- _Short task_: Return verbatim everything from the first line through the line that contains "resting tilted back.", and stop there.

#### Recorded data ####

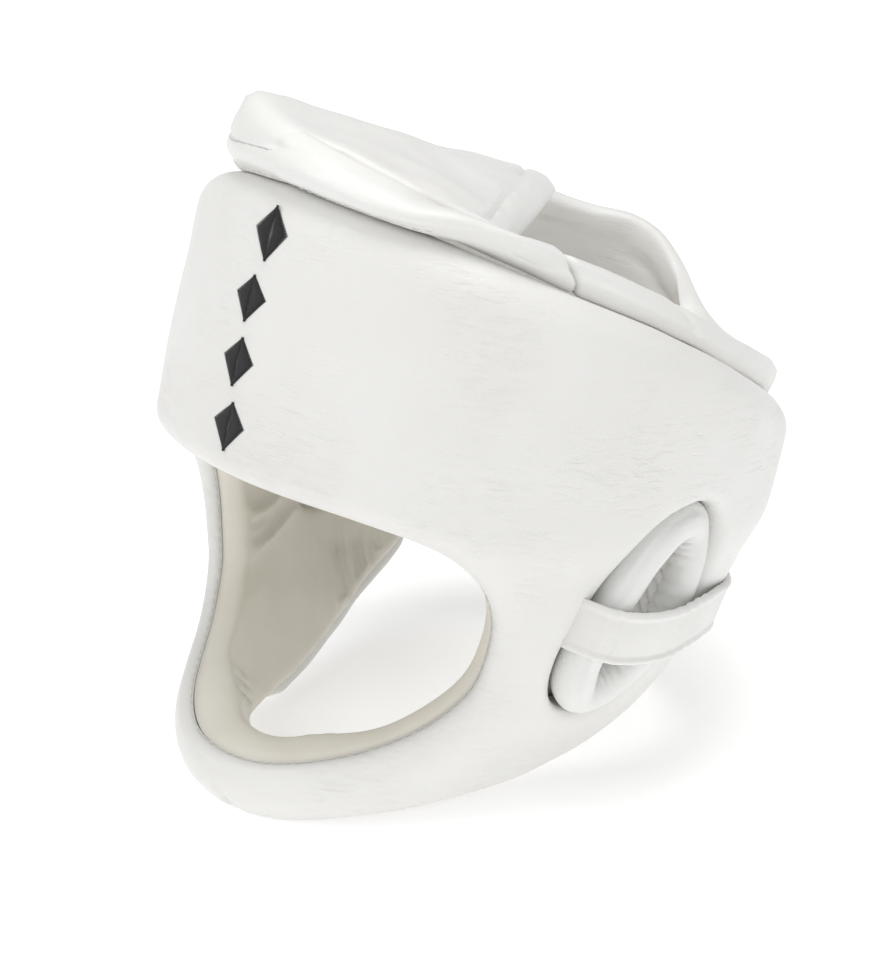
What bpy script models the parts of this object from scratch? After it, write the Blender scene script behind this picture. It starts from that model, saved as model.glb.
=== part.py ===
"""Padded karate headgear for the whole head, closed under the chin, resting tilted back.

Lengths are metres. The gear is laid out upright on the wearer's head: X points to the
wearer's left, -Y to the front and Z up, and height zero is the underside of the chin pad.
At the end it leans back until chin pad and nape pad both touch the ground.
"""
import math

import bmesh
import bpy
import numpy as np
from mathutils import Matrix, Vector
from mathutils.geometry import delaunay_2d_cdt

for old in list(bpy.data.objects):
    bpy.data.objects.remove(old, do_unlink=True)

# Driving sizes of the head hollow and of the padded wall.
HEAD_WIDTH = 0.156
HEAD_LENGTH = 0.186
SHELL_HEIGHT = 0.231
SHELL_THICK = 0.020
LINING_THICK = 0.007
GAP = 0.0003

# Wall thickness by height: the chin loop is thinner than the forehead.
# height: share of SHELL_HEIGHT; thick: share of the full thickness.
WALL = (
    # height, thick
    (0.00, 0.62),
    (0.20, 0.62),
    (0.40, 0.67),
    (0.50, 0.78),
    (0.58, 1.00),
    (1.15, 1.00),
)

# Lining thickness by height: it swells into a soft cushion at the chin.
LINING_PAD = (
    # height, thick
    (0.00, 1.50),
    (0.20, 1.45),
    (0.33, 1.00),
    (1.15, 1.00),
)

# Ear rings, strap and soft pads.
EAR_RING_LENGTH = 0.079
EAR_RING_WIDTH = 0.045
EAR_RING_TUBE = 0.0145
EAR_RING_DEPTH = 0.0170
EAR_RING_LEAN = math.radians(22.0)
STRAP_WIDTH = 0.020
STRAP_THICK = 0.0026
BAND_THICK = 0.015
PANEL_THICK = 0.008
NAPE_THICK = 0.013

# Mesh spacing on the shell and on the lining.
SHELL_STEP = 0.0115
LINING_STEP = 0.0160
UNROLL = 0.100

# Head form: the plan of the seam face between shell and lining at each height.
# height: share of SHELL_HEIGHT; side: share of half HEAD_WIDTH;
# front, rear: shares of half HEAD_LENGTH.
FORM = (
    # height, side, front, rear
    (0.000, 0.47, 0.79, 0.68),
    (0.120, 0.59, 0.975, 0.74),
    (0.216, 0.73, 1.07, 0.76),
    (0.300, 0.85, 1.095, 0.78),
    (0.400, 0.945, 1.075, 0.80),
    (0.498, 1.00, 1.03, 0.86),
    (0.615, 1.00, 1.00, 0.955),
    (0.823, 1.00, 0.925, 0.985),
    (1.000, 0.96, 0.85, 0.95),
    (1.150, 0.76, 0.68, 0.77),
)
FORM_POWER = 2.1

# Outline of the shell, the same on both sides. angle: degrees from the front centre;
# low, top: shares of SHELL_HEIGHT.
OUTLINE = (
    # angle, low, top
    (0.0, 0.060, 1.000),
    (20.0, 0.064, 0.990),
    (40.0, 0.083, 0.965),
    (60.0, 0.108, 0.929),
    (80.0, 0.145, 0.886),
    (90.0, 0.185, 0.857),
    (99.0, 0.235, 0.827),
    (106.0, 0.280, 0.804),
    (112.0, 0.325, 0.786),
    (119.0, 0.380, 0.766),
    (128.0, 0.450, 0.740),
    (141.0, 0.520, 0.713),
    (152.0, 0.550, 0.700),
    (180.0, 0.565, 0.690),
)

# Face opening, right half from chin to brow; the left half mirrors it.
FACE = (
    # angle, height
    (0.0, 0.150),
    (16.0, 0.155),
    (31.0, 0.175),
    (45.0, 0.208),
    (55.0, 0.253),
    (61.0, 0.315),
    (61.5, 0.377),
    (60.0, 0.435),
    (56.0, 0.485),
    (50.0, 0.522),
    (43.0, 0.546),
    (33.0, 0.562),
    (20.0, 0.572),
    (0.0, 0.575),
)

# Crown rim: closed loop in plan, from the front centre round by the wearer's left.
# The pads have slumped to the left, so the loop is not symmetric.
# side, rear: shares of half HEAD_WIDTH and half HEAD_LENGTH; height: share of SHELL_HEIGHT;
# thick: share of BAND_THICK; foot: share of SHELL_THICK from the seam face to the pad's base.
CROWN_RIM = (
    # angle on the shell below, side, rear, height, thick, foot
    (0.0, 0.00, -1.11, 1.098, 1.00, 0.50),
    (15.0, 0.30, -1.06, 1.075, 1.00, 0.50),
    (28.0, 0.53, -0.97, 1.055, 1.00, 0.48),
    (40.0, 0.66, -0.83, 1.035, 0.92, 0.42),
    (52.0, 0.78, -0.70, 1.012, 0.82, 0.36),
    (65.0, 0.87, -0.48, 0.972, 0.72, 0.30),
    (78.0, 0.88, -0.24, 0.940, 0.68, 0.30),
    (92.0, 0.85, 0.01, 0.905, 0.68, 0.30),
    (110.0, 0.74, 0.33, 0.862, 0.68, 0.30),
    (130.0, 0.50, 0.66, 0.825, 0.70, 0.30),
    (155.0, 0.21, 0.94, 0.800, 0.80, 0.30),
    (180.0, 0.00, 1.04, 0.835, 0.80, 0.30),
    (200.0, -0.17, 1.05, 0.890, 0.80, 0.30),
    (215.0, -0.30, 1.00, 0.920, 0.80, 0.30),
    (232.0, -0.44, 0.89, 0.940, 0.80, 0.30),
    (250.0, -0.53, 0.72, 0.960, 0.85, 0.30),
    (268.0, -0.60, 0.45, 0.998, 0.90, 0.30),
    (285.0, -0.70, 0.10, 1.030, 0.95, 0.30),
    (302.0, -0.73, -0.30, 1.062, 1.00, 0.30),
    (320.0, -0.64, -0.67, 1.094, 1.00, 0.36),
    (340.0, -0.41, -1.00, 1.118, 1.00, 0.45),
    (360.0, 0.00, -1.11, 1.098, 1.00, 0.50),
)
FRONT_BAND_ENDS = (-97.0, 62.0)
REAR_BAND_ENDS = (64.0, 262.0)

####

- _Result below_:
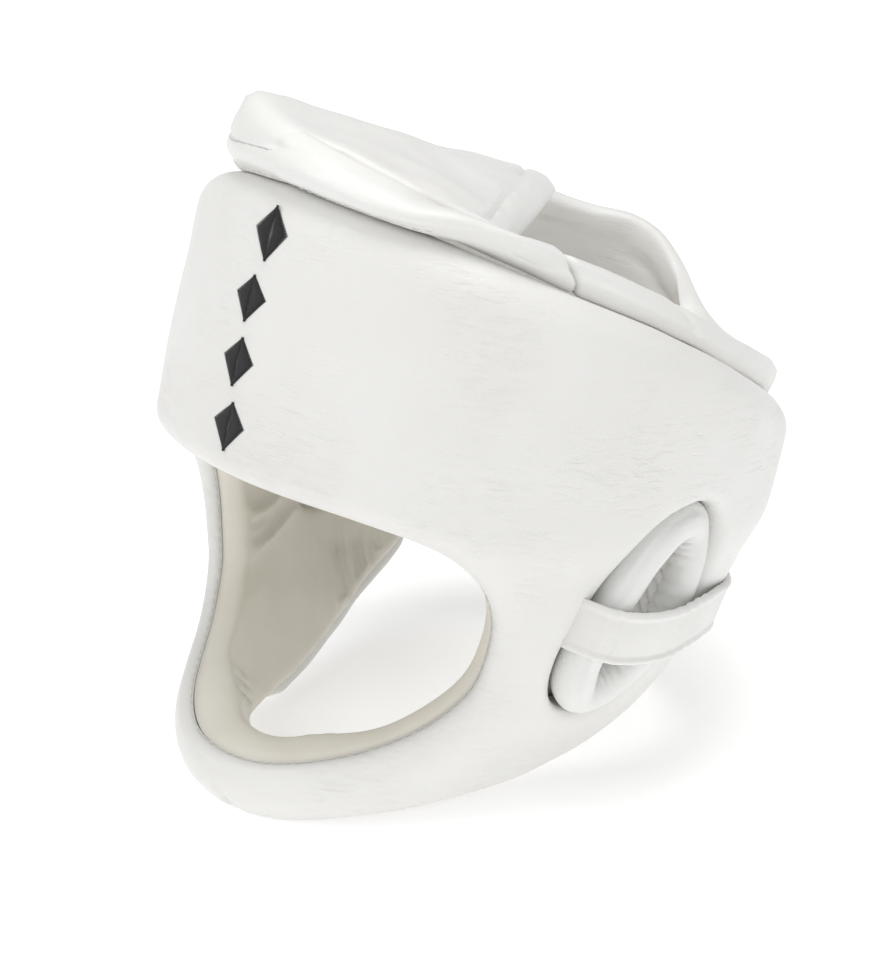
What bpy script models the parts of this object from scratch? After it, write the Blender scene script behind this picture. It starts from that model, saved as model.glb.
=== part.py ===
"""Padded karate headgear for the whole head, closed under the chin, resting tilted back.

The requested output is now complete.